Repeat the listing in full. Nothing may be added or left out.

··· Dataset extract ···

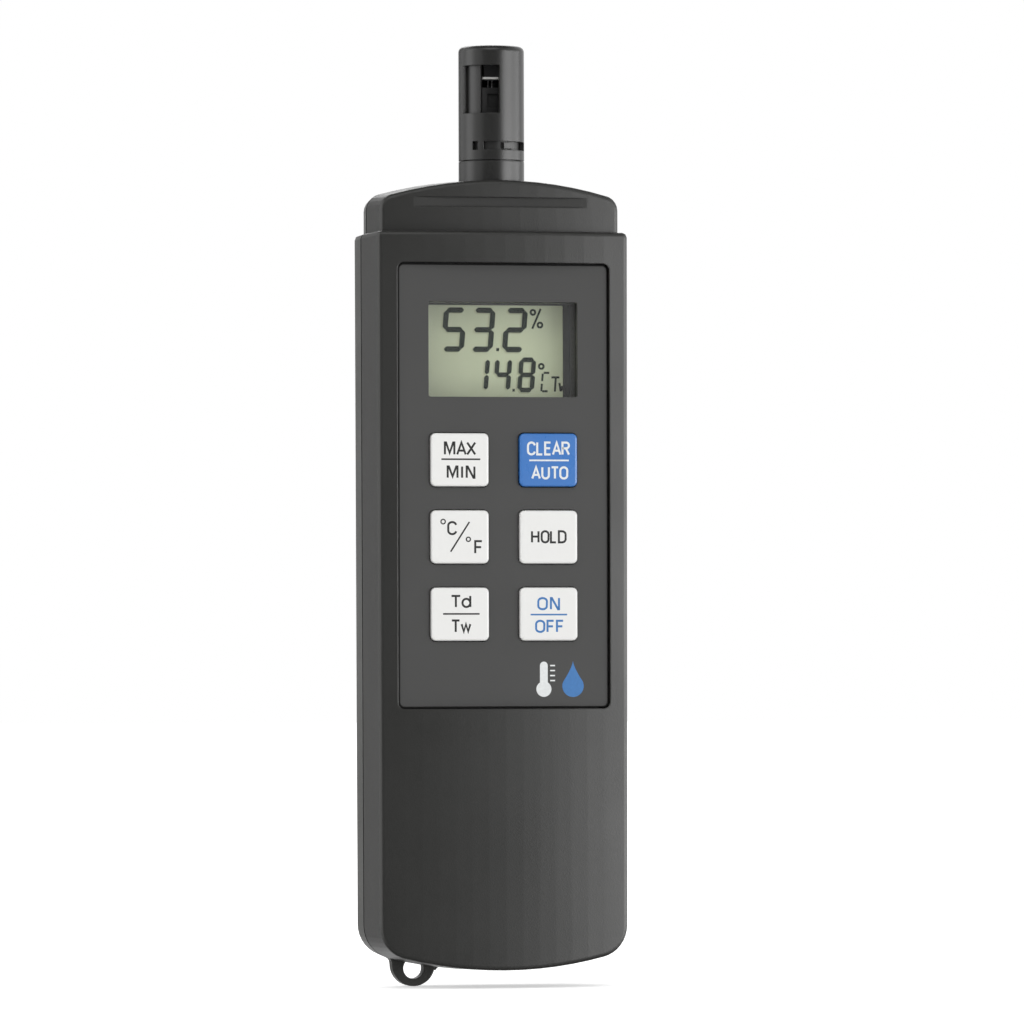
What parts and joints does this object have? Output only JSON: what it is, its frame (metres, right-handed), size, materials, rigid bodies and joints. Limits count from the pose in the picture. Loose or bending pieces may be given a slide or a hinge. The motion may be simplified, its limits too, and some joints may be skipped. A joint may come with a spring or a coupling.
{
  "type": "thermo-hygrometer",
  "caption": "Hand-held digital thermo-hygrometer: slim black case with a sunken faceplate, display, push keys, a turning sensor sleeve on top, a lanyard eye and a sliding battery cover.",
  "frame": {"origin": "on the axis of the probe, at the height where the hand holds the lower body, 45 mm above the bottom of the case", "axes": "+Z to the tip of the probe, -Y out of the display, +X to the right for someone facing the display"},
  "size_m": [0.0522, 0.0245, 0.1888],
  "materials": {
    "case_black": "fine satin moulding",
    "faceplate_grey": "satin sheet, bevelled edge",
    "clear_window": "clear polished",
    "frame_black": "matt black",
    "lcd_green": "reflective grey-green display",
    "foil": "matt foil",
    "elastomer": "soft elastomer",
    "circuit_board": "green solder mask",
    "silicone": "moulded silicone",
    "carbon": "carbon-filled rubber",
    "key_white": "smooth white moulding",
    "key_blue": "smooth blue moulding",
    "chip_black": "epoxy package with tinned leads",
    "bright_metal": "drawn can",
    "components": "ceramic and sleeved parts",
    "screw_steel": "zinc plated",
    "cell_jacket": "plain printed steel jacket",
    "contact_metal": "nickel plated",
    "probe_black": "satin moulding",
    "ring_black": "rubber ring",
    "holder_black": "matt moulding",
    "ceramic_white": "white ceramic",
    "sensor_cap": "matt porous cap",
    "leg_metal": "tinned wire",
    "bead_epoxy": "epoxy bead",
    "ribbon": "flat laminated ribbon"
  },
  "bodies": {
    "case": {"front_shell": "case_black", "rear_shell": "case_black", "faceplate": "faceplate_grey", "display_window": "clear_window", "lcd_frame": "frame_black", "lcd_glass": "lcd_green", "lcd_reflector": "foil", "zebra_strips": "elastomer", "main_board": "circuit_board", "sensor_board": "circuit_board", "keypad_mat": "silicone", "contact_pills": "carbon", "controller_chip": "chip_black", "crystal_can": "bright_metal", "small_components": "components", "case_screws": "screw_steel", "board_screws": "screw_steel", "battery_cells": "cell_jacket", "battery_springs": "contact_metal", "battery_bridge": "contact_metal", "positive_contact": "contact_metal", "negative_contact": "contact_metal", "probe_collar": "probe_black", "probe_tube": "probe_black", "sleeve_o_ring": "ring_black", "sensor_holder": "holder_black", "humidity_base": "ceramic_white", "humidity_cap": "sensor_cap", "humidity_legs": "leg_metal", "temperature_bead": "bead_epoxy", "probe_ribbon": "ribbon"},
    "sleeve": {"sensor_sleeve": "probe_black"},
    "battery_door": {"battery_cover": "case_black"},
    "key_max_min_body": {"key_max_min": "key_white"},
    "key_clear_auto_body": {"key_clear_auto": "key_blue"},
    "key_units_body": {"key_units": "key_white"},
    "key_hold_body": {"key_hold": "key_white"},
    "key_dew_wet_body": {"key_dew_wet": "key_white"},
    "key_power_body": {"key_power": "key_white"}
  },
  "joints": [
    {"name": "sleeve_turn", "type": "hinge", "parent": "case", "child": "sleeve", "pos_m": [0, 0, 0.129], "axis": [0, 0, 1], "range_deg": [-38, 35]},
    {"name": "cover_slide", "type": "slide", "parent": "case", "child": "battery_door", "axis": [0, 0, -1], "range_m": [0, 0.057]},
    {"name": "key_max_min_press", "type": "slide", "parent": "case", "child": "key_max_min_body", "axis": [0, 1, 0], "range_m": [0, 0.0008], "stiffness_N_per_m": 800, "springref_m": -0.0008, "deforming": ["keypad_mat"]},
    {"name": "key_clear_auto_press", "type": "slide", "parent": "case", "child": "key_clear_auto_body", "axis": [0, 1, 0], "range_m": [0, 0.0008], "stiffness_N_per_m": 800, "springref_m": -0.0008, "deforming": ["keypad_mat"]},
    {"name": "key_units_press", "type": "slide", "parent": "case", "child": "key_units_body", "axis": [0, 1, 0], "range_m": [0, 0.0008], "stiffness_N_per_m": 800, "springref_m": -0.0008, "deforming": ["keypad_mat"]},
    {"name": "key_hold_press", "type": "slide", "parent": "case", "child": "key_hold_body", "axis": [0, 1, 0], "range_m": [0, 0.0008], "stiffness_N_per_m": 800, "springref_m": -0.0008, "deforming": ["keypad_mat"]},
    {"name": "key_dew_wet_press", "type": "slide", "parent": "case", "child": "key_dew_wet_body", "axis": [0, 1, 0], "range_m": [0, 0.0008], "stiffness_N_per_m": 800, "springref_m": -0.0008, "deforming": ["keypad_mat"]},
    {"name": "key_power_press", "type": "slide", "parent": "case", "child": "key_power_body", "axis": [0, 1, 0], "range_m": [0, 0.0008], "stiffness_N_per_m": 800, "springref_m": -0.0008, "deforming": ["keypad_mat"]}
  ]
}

···

• [Finished answer]:
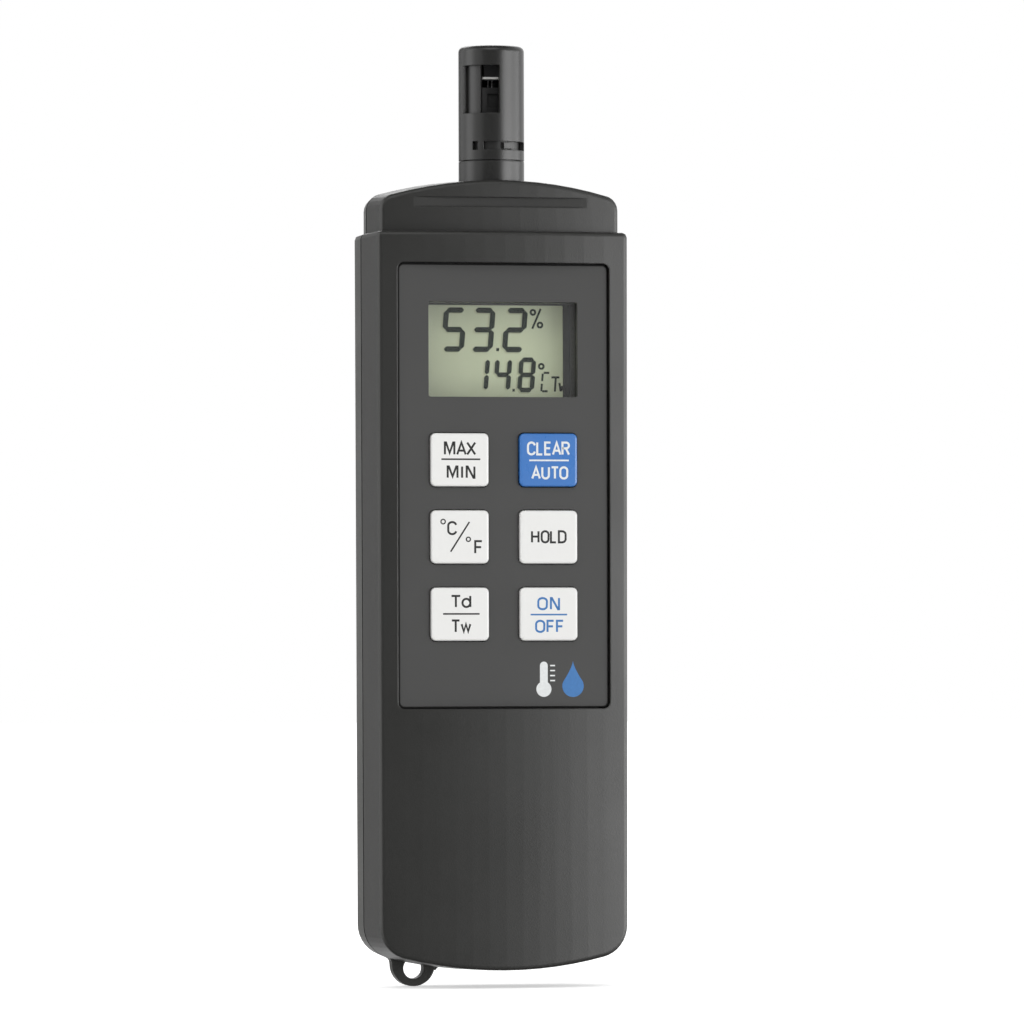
What parts and joints does this object have? Output only JSON: what it is, its frame (metres, right-handed), size, materials, rigid bodies and joints. Limits count from the pose in the picture. Loose or bending pieces may be given a slide or a hinge. The motion may be simplified, its limits too, and some joints may be skipped. A joint may come with a spring or a coupling.
{
  "type": "thermo-hygrometer",
  "caption": "Hand-held digital thermo-hygrometer: slim black case with a sunken faceplate, display, push keys, a turning sensor sleeve on top, a lanyard eye and a sliding battery cover.",
  "frame": {"origin": "on the axis of the probe, at the height where the hand holds the lower body, 45 mm above the bottom of the case", "axes": "+Z to the tip of the probe, -Y out of the display, +X to the right for someone facing the display"},
  "size_m": [0.0522, 0.0245, 0.1888],
  "materials": {
    "case_black": "fine satin moulding",
    "faceplate_grey": "satin sheet, bevelled edge",
    "clear_window": "clear polished",
    "frame_black": "matt black",
    "lcd_green": "reflective grey-green display",
    "foil": "matt foil",
    "elastomer": "soft elastomer",
    "circuit_board": "green solder mask",
    "silicone": "moulded silicone",
    "carbon": "carbon-filled rubber",
    "key_white": "smooth white moulding",
    "key_blue": "smooth blue moulding",
    "chip_black": "epoxy package with tinned leads",
    "bright_metal": "drawn can",
    "components": "ceramic and sleeved parts",
    "screw_steel": "zinc plated",
    "cell_jacket": "plain printed steel jacket",
    "contact_metal": "nickel plated",
    "probe_black": "satin moulding",
    "ring_black": "rubber ring",
    "holder_black": "matt moulding",
    "ceramic_white": "white ceramic",
    "sensor_cap": "matt porous cap",
    "leg_metal": "tinned wire",
    "bead_epoxy": "epoxy bead",
    "ribbon": "flat laminated ribbon"
  },
  "bodies": {
    "case": {"front_shell": "case_black", "rear_shell": "case_black", "faceplate": "faceplate_grey", "display_window": "clear_window", "lcd_frame": "frame_black", "lcd_glass": "lcd_green", "lcd_reflector": "foil", "zebra_strips": "elastomer", "main_board": "circuit_board", "sensor_board": "circuit_board", "keypad_mat": "silicone", "contact_pills": "carbon", "controller_chip": "chip_black", "crystal_can": "bright_metal", "small_components": "components", "case_screws": "screw_steel", "board_screws": "screw_steel", "battery_cells": "cell_jacket", "battery_springs": "contact_metal", "battery_bridge": "contact_metal", "positive_contact": "contact_metal", "negative_contact": "contact_metal", "probe_collar": "probe_black", "probe_tube": "probe_black", "sleeve_o_ring": "ring_black", "sensor_holder": "holder_black", "humidity_base": "ceramic_white", "humidity_cap": "sensor_cap", "humidity_legs": "leg_metal", "temperature_bead": "bead_epoxy", "probe_ribbon": "ribbon"},
    "sleeve": {"sensor_sleeve": "probe_black"},
    "battery_door": {"battery_cover": "case_black"},
    "key_max_min_body": {"key_max_min": "key_white"},
    "key_clear_auto_body": {"key_clear_auto": "key_blue"},
    "key_units_body": {"key_units": "key_white"},
    "key_hold_body": {"key_hold": "key_white"},
    "key_dew_wet_body": {"key_dew_wet": "key_white"},
    "key_power_body": {"key_power": "key_white"}
  },
  "joints": [
    {"name": "sleeve_turn", "type": "hinge", "parent": "case", "child": "sleeve", "pos_m": [0, 0, 0.129], "axis": [0, 0, 1], "range_deg": [-38, 35]},
    {"name": "cover_slide", "type": "slide", "parent": "case", "child": "battery_door", "axis": [0, 0, -1], "range_m": [0, 0.057]},
    {"name": "key_max_min_press", "type": "slide", "parent": "case", "child": "key_max_min_body", "axis": [0, 1, 0], "range_m": [0, 0.0008], "stiffness_N_per_m": 800, "springref_m": -0.0008, "deforming": ["keypad_mat"]},
    {"name": "key_clear_auto_press", "type": "slide", "parent": "case", "child": "key_clear_auto_body", "axis": [0, 1, 0], "range_m": [0, 0.0008], "stiffness_N_per_m": 800, "springref_m": -0.0008, "deforming": ["keypad_mat"]},
    {"name": "key_units_press", "type": "slide", "parent": "case", "child": "key_units_body", "axis": [0, 1, 0], "range_m": [0, 0.0008], "stiffness_N_per_m": 800, "springref_m": -0.0008, "deforming": ["keypad_mat"]},
    {"name": "key_hold_press", "type": "slide", "parent": "case", "child": "key_hold_body", "axis": [0, 1, 0], "range_m": [0, 0.0008], "stiffness_N_per_m": 800, "springref_m": -0.0008, "deforming": ["keypad_mat"]},
    {"name": "key_dew_wet_press", "type": "slide", "parent": "case", "child": "key_dew_wet_body", "axis": [0, 1, 0], "range_m": [0, 0.0008], "stiffness_N_per_m": 800, "springref_m": -0.0008, "deforming": ["keypad_mat"]},
    {"name": "key_power_press", "type": "slide", "parent": "case", "child": "key_power_body", "axis": [0, 1, 0], "range_m": [0, 0.0008], "stiffness_N_per_m": 800, "springref_m": -0.0008, "deforming": ["keypad_mat"]}
  ]
}